The report released by the cryptocurrency analytics company cited data from Cambridge University’s Centre for Alternative Finance. According to the data, the aggregate electricity usage of Bitcoin miners from China was 75.63 percent in September last year and it declined to 65.08 percent by April 2020.
During the same period, the data revealed that electricity consumption from Bitcoin miners in the United States rose from 4.06 percent to 7.24 percent. Similarly, it seems Bitcoin mining in Kazakhstan flourished as the country’s mining industry accounted for 1.42 percent of the hash rate in September 2019, and it became 6.17 percent by May 7, 2020.
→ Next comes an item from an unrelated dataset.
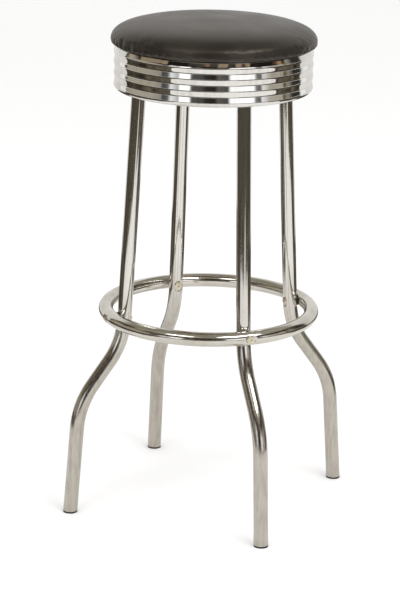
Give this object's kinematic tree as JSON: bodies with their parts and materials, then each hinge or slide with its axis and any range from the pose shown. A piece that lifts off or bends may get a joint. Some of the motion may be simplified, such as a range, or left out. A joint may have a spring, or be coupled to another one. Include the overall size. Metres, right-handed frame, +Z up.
{
  "type": "swivel bar stool",
  "caption": "Bar stool with a round padded vinyl seat that swivels in a ribbed chrome band, on splayed bent chrome tube legs joined by a round tube foot ring.",
  "frame": {"origin": "on the floor, under the centre of the seat", "axes": "+Z up; the legs stand on +X (right), +Y (back), -X (left) and -Y (front)"},
  "size_m": [0.5404, 0.5404, 0.871],
  "materials": {
    "black_vinyl": "soft sheen, fine grain",
    "foam": "open foam",
    "plywood": "raw",
    "staple_wire": "bright",
    "band_chrome": "mirror",
    "leg_chrome": "mirror above, worn satin below",
    "ring_chrome": "worn satin",
    "nickel_fastener": "yellowed satin",
    "zinc_fastener": "zinc plated",
    "zinc_plate": "zinc plated",
    "ball_steel": "polished",
    "black_paint": "semi-gloss",
    "spacer_plastic": "matt",
    "foot_rubber": "matt"
  },
  "bodies": {
    "frame": {"swivel_bottom_plate": "zinc_plate", "swivel_pin": "zinc_fastener", "swivel_washer": "zinc_fastener", "swivel_bolts": "zinc_fastener", "swivel_nuts": "zinc_fastener", "leg_plate": "black_paint", "foot_ring": "ring_chrome", "ring_bolts": "nickel_fastener", "ring_sleeve_nuts": "nickel_fastener", "leg_screws": "zinc_fastener", "leg_washers": "zinc_fastener", "leg_nuts": "zinc_fastener", "leg_right": "leg_chrome", "ring_spacer_right": "spacer_plastic", "foot_plug_right": "foot_rubber", "leg_back": "leg_chrome", "ring_spacer_back": "spacer_plastic", "foot_plug_back": "foot_rubber", "leg_left": "leg_chrome", "ring_spacer_left": "spacer_plastic", "foot_plug_left": "foot_rubber", "leg_front": "leg_chrome", "ring_spacer_front": "spacer_plastic", "foot_plug_front": "foot_rubber"},
    "seat": {"seat_cover": "black_vinyl", "seat_foam": "foam", "pad_board": "plywood", "cover_staples": "staple_wire", "seat_band": "band_chrome", "band_ring": "band_chrome", "base_board": "plywood", "pad_screws": "zinc_fastener", "swivel_top_plate": "zinc_plate", "swivel_top_screws": "zinc_fastener"},
    "ball_ring": {"bearing_balls": "ball_steel", "ball_retainer": "zinc_plate"}
  },
  "joints": [
    {"name": "seat_swivel", "type": "hinge", "parent": "frame", "child": "seat", "pos_m": [0, 0, 0.8028], "axis": [0, 0, 1], "continuous": true},
    {"name": "ball_ring_turn", "type": "hinge", "parent": "frame", "child": "ball_ring", "pos_m": [0, 0, 0.8028], "axis": [0, 0, 1], "continuous": true}
  ],
  "couplings": [
    {"joint": "ball_ring_turn", "follows": "seat_swivel", "ratio": 0.5}
  ]
}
In the words of Johnson Xu, chief analyst at TokenInsight, to Decrypt, China’s dominance over the Bitcoin mining industry will not stop declining. He said price fluctuations and Bitcoin halving affected a greater proportion of miners in the country as they had to shut down their rigs. The halving event hit the country’s mining industry very hard as the miners have a fair amount of older generation machines due to limited incentive to acquire the recent machines, he said.
Xu continued that miners are moving out of the country elsewhere because the mining landscape is not structured; miners have limited opportunities to access capital. While the cryptocurrency space was looking forward to the halving event, industry experts commented on its potential impact, including miners shutting down their rigs.
Xu said China is less attractive for Bitcoin miners due to other countries having structured and progressive legal framework and a rise in awareness of Bitcoin and cryptocurrency in other countries.
It seems China has started accepting cryptocurrency mining as an industry as the government took it off a list of industries to refuse. Two months ago, Sichuan provided a list containing mines to benefit from hydro-electric power.